Consumer confidence increased for a third straight week as households grew more optimistic about their finances.
The Bloomberg Consumer Comfort Index rose in the week ended Sept. 22 to minus 28.1, the highest since the period ended Aug. 11, from minus 29.4. A gauge of personal finances advanced to a seven-week high as the fewest respondents since late April viewed their budgets as “poor.”
Improvements in the stock and housing markets are leading to gains in household wealth, laying the groundwork for a sustained increase in the consumer spending that is the biggest part of the economy. At the same time, more job opportunities and higher wages are needed to narrow a growing gap between upper- and lower-income Americans.
“Rising equities over the past few weeks have bolstered the confidence and portfolios of Americans, most notably those at the upper end,” said Joseph Brusuelas, a senior economist at Bloomberg LP in New York. “Sentiment remains low for almost everyone else.”
Another report today showed jobless claims unexpectedly declined last week, showing further progress in the labor market. Initial claims for unemployment benefits fell by 5,000 to 305,000 in the week ended Sept. 21, according to data released by the Labor Department in Washington. The median forecast in a Bloomberg survey called for an increase to 325,000 applications.
Stocks rose, following the longest slump this year for the Standard & Poor’s 500 Index, as the claims figures showed improvement in the labor marketa. The S&P 500 climbed 0.4 percent to 1,699.34 at 9:36 a.m. in New York.

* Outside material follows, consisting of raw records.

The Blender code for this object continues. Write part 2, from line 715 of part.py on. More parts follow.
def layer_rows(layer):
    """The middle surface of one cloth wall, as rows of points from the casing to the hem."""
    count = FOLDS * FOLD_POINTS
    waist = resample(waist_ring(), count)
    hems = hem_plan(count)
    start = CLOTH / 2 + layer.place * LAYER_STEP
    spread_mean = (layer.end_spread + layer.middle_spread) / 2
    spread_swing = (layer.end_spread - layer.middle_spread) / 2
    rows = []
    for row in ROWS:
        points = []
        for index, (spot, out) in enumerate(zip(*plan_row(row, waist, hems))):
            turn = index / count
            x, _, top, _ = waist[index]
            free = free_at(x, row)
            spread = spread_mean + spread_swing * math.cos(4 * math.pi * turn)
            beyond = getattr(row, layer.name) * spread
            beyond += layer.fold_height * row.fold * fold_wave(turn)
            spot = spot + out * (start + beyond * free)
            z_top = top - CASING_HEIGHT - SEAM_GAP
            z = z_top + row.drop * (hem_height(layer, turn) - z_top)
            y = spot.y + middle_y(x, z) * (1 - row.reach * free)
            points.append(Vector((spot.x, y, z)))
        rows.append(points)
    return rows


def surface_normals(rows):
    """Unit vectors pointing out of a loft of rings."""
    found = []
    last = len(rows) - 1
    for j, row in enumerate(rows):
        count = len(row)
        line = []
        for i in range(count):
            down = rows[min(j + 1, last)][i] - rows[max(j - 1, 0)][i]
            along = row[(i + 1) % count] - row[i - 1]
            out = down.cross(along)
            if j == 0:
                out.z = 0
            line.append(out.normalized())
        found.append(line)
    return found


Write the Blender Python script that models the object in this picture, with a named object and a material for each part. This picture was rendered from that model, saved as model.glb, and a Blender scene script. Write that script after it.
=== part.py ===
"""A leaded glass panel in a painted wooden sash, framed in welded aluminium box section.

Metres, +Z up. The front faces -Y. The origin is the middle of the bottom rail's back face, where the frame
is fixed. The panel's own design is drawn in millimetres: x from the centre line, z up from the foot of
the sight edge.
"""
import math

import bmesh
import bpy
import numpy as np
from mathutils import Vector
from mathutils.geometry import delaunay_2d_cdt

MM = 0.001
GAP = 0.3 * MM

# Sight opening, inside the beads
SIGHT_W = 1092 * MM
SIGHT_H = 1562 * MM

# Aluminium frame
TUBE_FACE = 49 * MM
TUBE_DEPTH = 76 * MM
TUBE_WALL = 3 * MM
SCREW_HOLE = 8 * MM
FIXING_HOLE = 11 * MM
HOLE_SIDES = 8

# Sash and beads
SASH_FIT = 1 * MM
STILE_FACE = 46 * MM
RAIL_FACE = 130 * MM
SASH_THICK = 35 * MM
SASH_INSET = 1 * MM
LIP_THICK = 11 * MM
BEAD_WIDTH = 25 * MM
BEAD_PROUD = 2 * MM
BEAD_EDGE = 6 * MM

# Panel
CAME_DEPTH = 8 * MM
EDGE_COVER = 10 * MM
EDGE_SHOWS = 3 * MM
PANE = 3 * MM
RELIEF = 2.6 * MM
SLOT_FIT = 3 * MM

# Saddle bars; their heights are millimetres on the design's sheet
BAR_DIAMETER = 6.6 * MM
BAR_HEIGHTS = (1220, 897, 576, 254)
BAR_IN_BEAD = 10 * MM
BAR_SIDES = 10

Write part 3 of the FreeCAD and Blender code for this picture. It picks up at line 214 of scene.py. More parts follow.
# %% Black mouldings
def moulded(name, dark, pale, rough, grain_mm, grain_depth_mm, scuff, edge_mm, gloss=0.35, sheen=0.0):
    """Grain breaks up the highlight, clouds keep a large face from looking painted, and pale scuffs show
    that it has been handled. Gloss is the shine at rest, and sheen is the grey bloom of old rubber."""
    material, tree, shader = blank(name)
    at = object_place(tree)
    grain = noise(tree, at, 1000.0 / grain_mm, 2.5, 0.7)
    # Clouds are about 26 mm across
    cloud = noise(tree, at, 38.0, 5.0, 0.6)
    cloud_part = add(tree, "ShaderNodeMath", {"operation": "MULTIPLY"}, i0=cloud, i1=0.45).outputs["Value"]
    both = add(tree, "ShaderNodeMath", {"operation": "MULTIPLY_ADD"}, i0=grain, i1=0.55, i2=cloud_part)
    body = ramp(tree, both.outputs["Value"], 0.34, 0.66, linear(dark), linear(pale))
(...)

The consumer comfort index is well below its long-term average of minus 16.2 in weekly surveys since late 1985. All three components of the comfort measure picked up last week.
The reading of personal finances climbed to 4 from 1.6 as rising home values augment balance sheets. The S&P/Case-Shiller index of property values in 20 cities advanced 12.4 percent in July from the same month in 2012, the biggest gain in more than seven years, a report showed this week.
Today’s figures also showed a less-pessimistic view of the shopping environment. The Bloomberg buying-climate measure increased to minus 35.8 from minus 36.3 the week before.
The gauge of Americans’ current views on the economy rose to minus 52.5, the highest since the week ended Aug. 11, from minus 53.5.
At their meeting last week, Federal Reserve policy makers unexpectedly refrained from reducing the pace of monthly bond purchases, saying they need more evidence of lasting improvement in the economy.
Mortgage rates began rising at the end of May after Fed Chairman Ben S. Bernanke signaled the central bank may begin to dial back stimulus. Rates on 30-year mortgages averaged 4.50 percent in the week ended Sept. 19, close to the highest level since July 2011, according to data from Freddie Mac in McLean, Virginia.
A report yesterday showed the effect that gains in home and stock prices are having on Americans’ wealth. Household net worth climbed to $74.8 trillion in the second quarter, an increase of 1.8 percent from the previous three months, the Fed said.
The value of financial assets, including stocks and pension fund holdings, held by American households increased $674 billion in the second quarter. Household real-estate assets grew by $602.3 billion.
The gains are helping underpin spending. Motor vehicles sold in August at the fastest annualized rate since November 2007, according to data from Ward’s Automotive Group. The latest results at General Motors Co., Ford Motor Co. (F), and Toyota Motor Corp. surpassed analysts’ estimates.
At the same time, some Americans are cutting back elsewhere, a sign spending will be slow to accelerate heading into the holiday shopping season without faster growth in income and wages. U.S. chains are bracing for a tough holiday season, when sales are projected to rise 2.4 percent, the smallest gain since 2009, according to Chicago-based ShopperTrak.
“The general sentiment is somewhat more conservative,” Clay Creasey, chief financial officer at Toys R Us Inc., said on a Sept. 24 earnings call. “I have seen the numbers or surveys or whatever that talk about continued slowness in the toy category.”
Washington politics may be restraining consumer sentiment as Republicans and Democrats spar over the federal budget and increasing the debt ceiling.
Today’s figures also showed a growing gap between upper and lower-income Americans, which was the widest since late July. A gauge of those earning more than $100,000 a year climbed to 17.6 last week from 13.4. An index of people making less than $15,000 showed less improvement -- rising to minus 64 from minus 66.8.
The Bloomberg Consumer Comfort Index, compiled by Langer Research Associates in New York, conducts telephone surveys with a random sample of 1,000 consumers ages 18 and older. Each week, 250 respondents are asked for their views on the U.S. economy, personal finances and buying climate. The margin of error for the headline figure is 3 percentage points.
The percentage of negative responses is subtracted from the share of positive views and divided by three. The most recent reading is based on the average of responses over the previous four weeks.
The comfort index can range from 100, indicating every participant in the survey had a positive response to all three components, to minus 100, signaling all views were negative.